- PROVIDED ENTRIES

** begin **

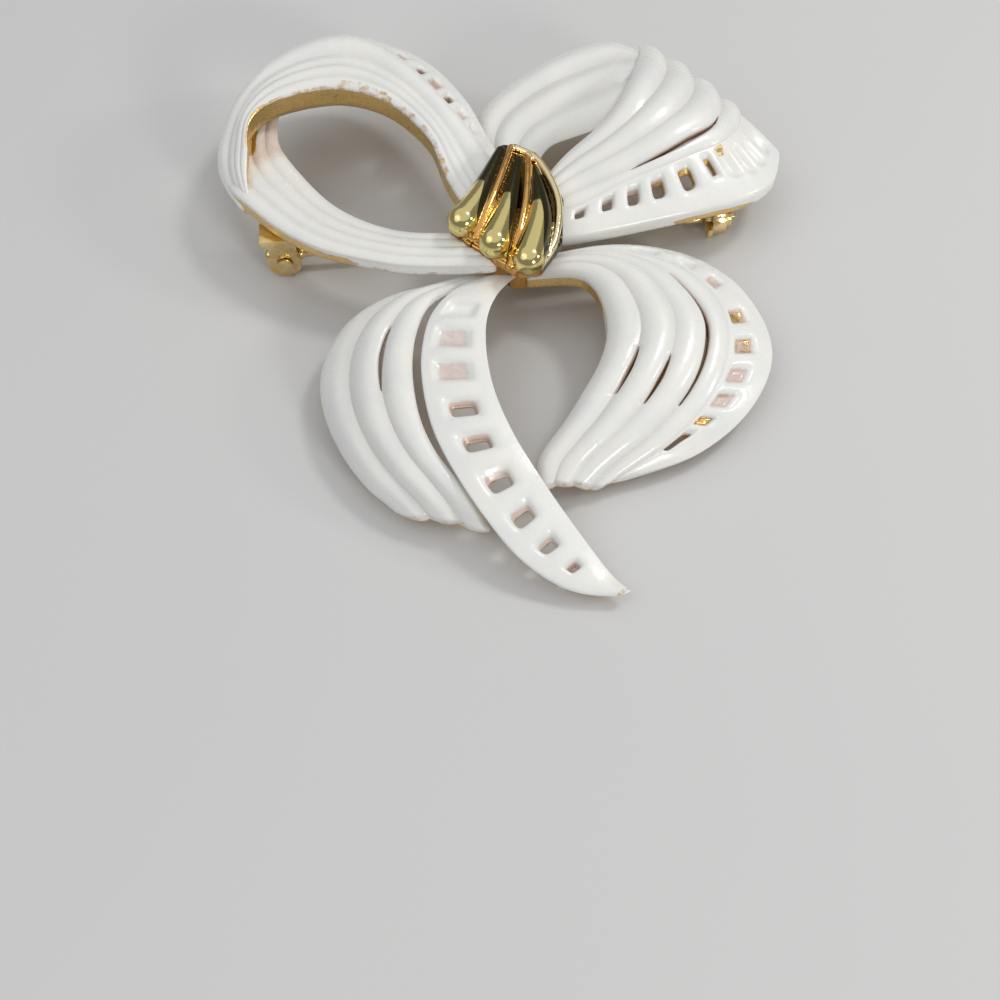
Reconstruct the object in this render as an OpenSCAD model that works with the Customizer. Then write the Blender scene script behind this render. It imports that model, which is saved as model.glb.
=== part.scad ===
/* [Left loop] */
// Reach of the left loop from the knot's centre to its left end
left_loop_w = 31.5; // [27:0.5:36]
// Reach of the left loop from the knot's centre to its far end
left_loop_l = 30; // [26:0.5:34]
// Height of the left loop's crest above its root
left_loop_rise = 4; // [3:0.1:5]

/* [Right loop] */
// Reach of the right loop from the knot's centre to its right end
right_loop_w = 31; // [27:0.5:36]
// Reach of the right loop from the knot's centre to its far end
right_loop_l = 30; // [26:0.5:34]
// Height of the right loop's crest above its root
right_loop_rise = 3.4; // [2.6:0.1:4.2]

/* [Left ribbon and tail] */
// Reach of the left ribbon from the knot's centre to the left
left_ribbon_w = 18.5; // [16:0.5:21]
// Reach of the pierced tail from the knot's centre to its tip
tail_l = 40; // [35:0.5:45]

/* [Right ribbon] */
// Reach of the right ribbon from the knot's centre to the right
right_ribbon_w = 27; // [24:0.5:30]
// Reach of the right ribbon from the knot's centre to its lower end
right_ribbon_l = 29.5; // [26:0.5:33]

/* [Casting] */
// Height of the loops' roots above the table
loop_root_z = 8; // [7.4:0.1:9]
// How far the ribbons' roots lie below the loops' roots
ribbon_drop = 3; // [2.6:0.1:3.4]
// Height of the ribbons' crest above their root
ribbon_rise = 2; // [1.5:0.1:2.6]
// Thickness of the cast metal with its enamel
wall = 1.2; // [0.9:0.05:1.5]
// Depth of the rolled edge along the outside of a strand
rim_drop = 1.5; // [1.2:0.05:1.9]
// Depth of the bare inner wall of the left loop
inner_drop = 2.1; // [1.6:0.05:2.6]
// Height of a rib as a share of its own width
rib_share = 0.14; // [0.08:0.01:0.2]
// Depth of the scallops at the left ribbon's lower end
left_scallop = 0.6; // [0:0.1:0.9]
// Depth of the scallops at the right ribbon's lower end
right_scallop = 0.2; // [0:0.1:0.3]
// Depth of the scallops along the right loop's fold
fold_scallop = 0.2; // [0:0.1:0.8]
// Gap between castings, and between a casting and what is seated on it
seat_gap = 0.3; // [0.2:0.05:0.4]

/* [Pierced work] */
// Corner radius of a window
window_corner = 0.35; // [0.2:0.05:0.5]
// Width of a slit between two ribs
slit_w = 0.4; // [0.3:0.05:0.6]
// Depth of a window that the enamel has filled
blind_depth = 0.6; // [0.4:0.05:0.8]

/* [Knot] */
// Width of the knot
knot_w = 11.4; // [10:0.2:13]
// Length of the knot from its point to its broad end
knot_l = 18.4; // [16:0.2:20]
// Height of the knot's three lobes above its plate
knot_h = 2.7; // [2.2:0.1:3.2]
// Thickness of the knot's plate
knot_plate_t = 1.1; // [0.8:0.1:1.5]
// Forward lean of the knot
knot_lean = 6; // [3:0.5:9]
// Radius of a lobe at its broad end
lobe_r = 1.6; // [1.4:0.05:1.8]
// Radius of a lobe at its point
lobe_tip_r = 0.55; // [0.4:0.05:0.7]
// Radius of the raised strips between the lobes and along the right edge
strip_r = 0.42; // [0.3:0.02:0.5]

/* [Pin] */
// Radius of the pin's stem
stem_r = 0.45; // [0.35:0.05:0.55]
// How far the stem's point reaches past the catch
stem_past_catch = 2.4; // [1.5:0.1:4]
// Length of the stem's point
point_l = 5; // [3:0.5:6]
// Radius of the stem's blunted tip
point_r = 0.1; // [0.05:0.01:0.15]
// Radius of the stem's eye
eye_r = 1.2; // [1.05:0.05:1.3]
// Width of the stem's eye along the rivet
eye_w = 1.4; // [1.1:0.1:1.8]
// Radius of the round heel and collar on the stem
bead_r = 0.7; // [0.6:0.05:0.8]

/* [Hinge] */
// Radius of the bracket's ears, and so the height of the pin above the table
ear_r = 1.8; // [1.6:0.05:2.2]
// Thickness of an ear
ear_t = 0.7; // [0.5:0.1:1]
// Radius of the rivet
rivet_r = 0.5; // [0.4:0.05:0.6]
// Radius of the rivet's heads
rivet_head_r = 0.85; // [0.75:0.05:1]
// Height of the rivet's heads
rivet_head_t = 0.35; // [0.25:0.05:0.5]
// Running clearance on the radius of a turning fit
running_fit = 0.06; // [0.03:0.01:0.09]
// Free space beside the eye, each side
side_play = 0.12; // [0.08:0.02:0.2]
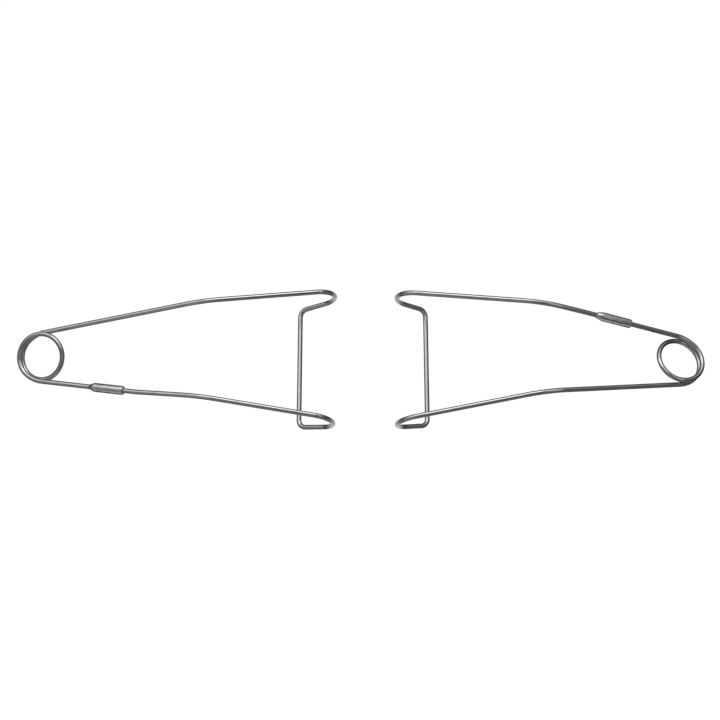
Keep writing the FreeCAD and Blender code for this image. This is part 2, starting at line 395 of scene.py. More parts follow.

** end **

- TASK DESCRIPTION
Your task is to print all of the records exactly.

- OUTPUT FOR THIS EXERCISE
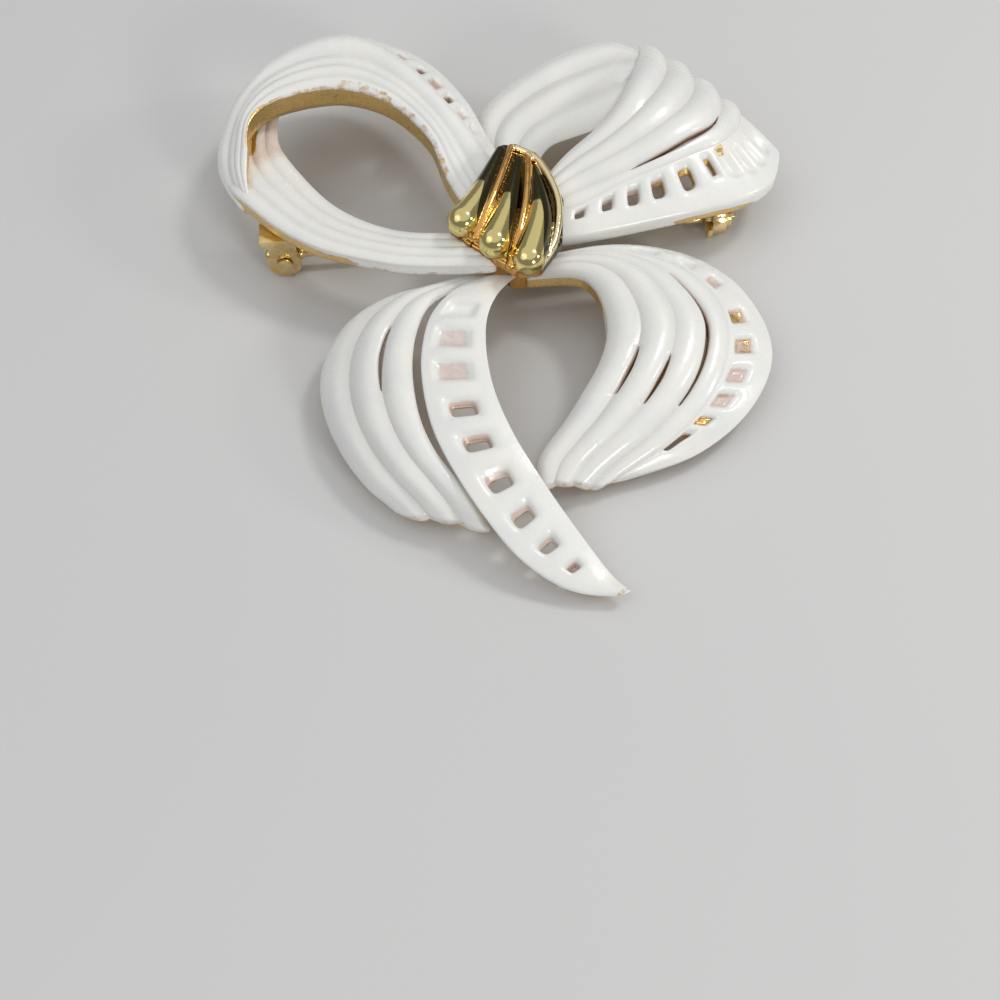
Reconstruct the object in this render as an OpenSCAD model that works with the Customizer. Then write the Blender scene script behind this render. It imports that model, which is saved as model.glb.
=== part.scad ===
/* [Left loop] */
// Reach of the left loop from the knot's centre to its left end
left_loop_w = 31.5; // [27:0.5:36]
// Reach of the left loop from the knot's centre to its far end
left_loop_l = 30; // [26:0.5:34]
// Height of the left loop's crest above its root
left_loop_rise = 4; // [3:0.1:5]

/* [Right loop] */
// Reach of the right loop from the knot's centre to its right end
right_loop_w = 31; // [27:0.5:36]
// Reach of the right loop from the knot's centre to its far end
right_loop_l = 30; // [26:0.5:34]
// Height of the right loop's crest above its root
right_loop_rise = 3.4; // [2.6:0.1:4.2]

/* [Left ribbon and tail] */
// Reach of the left ribbon from the knot's centre to the left
left_ribbon_w = 18.5; // [16:0.5:21]
// Reach of the pierced tail from the knot's centre to its tip
tail_l = 40; // [35:0.5:45]

/* [Right ribbon] */
// Reach of the right ribbon from the knot's centre to the right
right_ribbon_w = 27; // [24:0.5:30]
// Reach of the right ribbon from the knot's centre to its lower end
right_ribbon_l = 29.5; // [26:0.5:33]

/* [Casting] */
// Height of the loops' roots above the table
loop_root_z = 8; // [7.4:0.1:9]
// How far the ribbons' roots lie below the loops' roots
ribbon_drop = 3; // [2.6:0.1:3.4]
// Height of the ribbons' crest above their root
ribbon_rise = 2; // [1.5:0.1:2.6]
// Thickness of the cast metal with its enamel
wall = 1.2; // [0.9:0.05:1.5]
// Depth of the rolled edge along the outside of a strand
rim_drop = 1.5; // [1.2:0.05:1.9]
// Depth of the bare inner wall of the left loop
inner_drop = 2.1; // [1.6:0.05:2.6]
// Height of a rib as a share of its own width
rib_share = 0.14; // [0.08:0.01:0.2]
// Depth of the scallops at the left ribbon's lower end
left_scallop = 0.6; // [0:0.1:0.9]
// Depth of the scallops at the right ribbon's lower end
right_scallop = 0.2; // [0:0.1:0.3]
// Depth of the scallops along the right loop's fold
fold_scallop = 0.2; // [0:0.1:0.8]
// Gap between castings, and between a casting and what is seated on it
seat_gap = 0.3; // [0.2:0.05:0.4]

/* [Pierced work] */
// Corner radius of a window
window_corner = 0.35; // [0.2:0.05:0.5]
// Width of a slit between two ribs
slit_w = 0.4; // [0.3:0.05:0.6]
// Depth of a window that the enamel has filled
blind_depth = 0.6; // [0.4:0.05:0.8]

/* [Knot] */
// Width of the knot
knot_w = 11.4; // [10:0.2:13]
// Length of the knot from its point to its broad end
knot_l = 18.4; // [16:0.2:20]
// Height of the knot's three lobes above its plate
knot_h = 2.7; // [2.2:0.1:3.2]
// Thickness of the knot's plate
knot_plate_t = 1.1; // [0.8:0.1:1.5]
// Forward lean of the knot
knot_lean = 6; // [3:0.5:9]
// Radius of a lobe at its broad end
lobe_r = 1.6; // [1.4:0.05:1.8]
// Radius of a lobe at its point
lobe_tip_r = 0.55; // [0.4:0.05:0.7]
// Radius of the raised strips between the lobes and along the right edge
strip_r = 0.42; // [0.3:0.02:0.5]

/* [Pin] */
// Radius of the pin's stem
stem_r = 0.45; // [0.35:0.05:0.55]
// How far the stem's point reaches past the catch
stem_past_catch = 2.4; // [1.5:0.1:4]
// Length of the stem's point
point_l = 5; // [3:0.5:6]
// Radius of the stem's blunted tip
point_r = 0.1; // [0.05:0.01:0.15]
// Radius of the stem's eye
eye_r = 1.2; // [1.05:0.05:1.3]
// Width of the stem's eye along the rivet
eye_w = 1.4; // [1.1:0.1:1.8]
// Radius of the round heel and collar on the stem
bead_r = 0.7; // [0.6:0.05:0.8]

/* [Hinge] */
// Radius of the bracket's ears, and so the height of the pin above the table
ear_r = 1.8; // [1.6:0.05:2.2]
// Thickness of an ear
ear_t = 0.7; // [0.5:0.1:1]
// Radius of the rivet
rivet_r = 0.5; // [0.4:0.05:0.6]
// Radius of the rivet's heads
rivet_head_r = 0.85; // [0.75:0.05:1]
// Height of the rivet's heads
rivet_head_t = 0.35; // [0.25:0.05:0.5]
// Running clearance on the radius of a turning fit
running_fit = 0.06; // [0.03:0.01:0.09]
// Free space beside the eye, each side
side_play = 0.12; // [0.08:0.02:0.2]
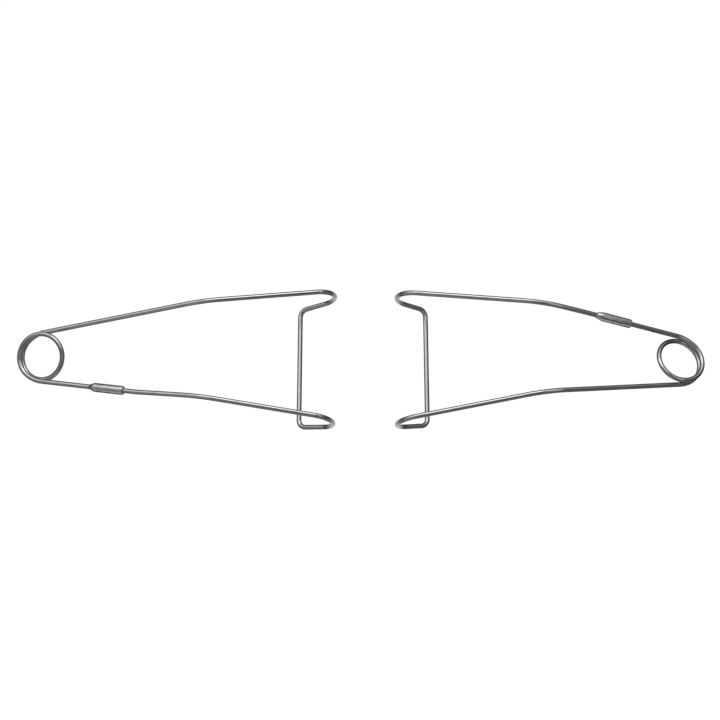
Keep writing the FreeCAD and Blender code for this image. This is part 2, starting at line 395 of scene.py. More parts follow.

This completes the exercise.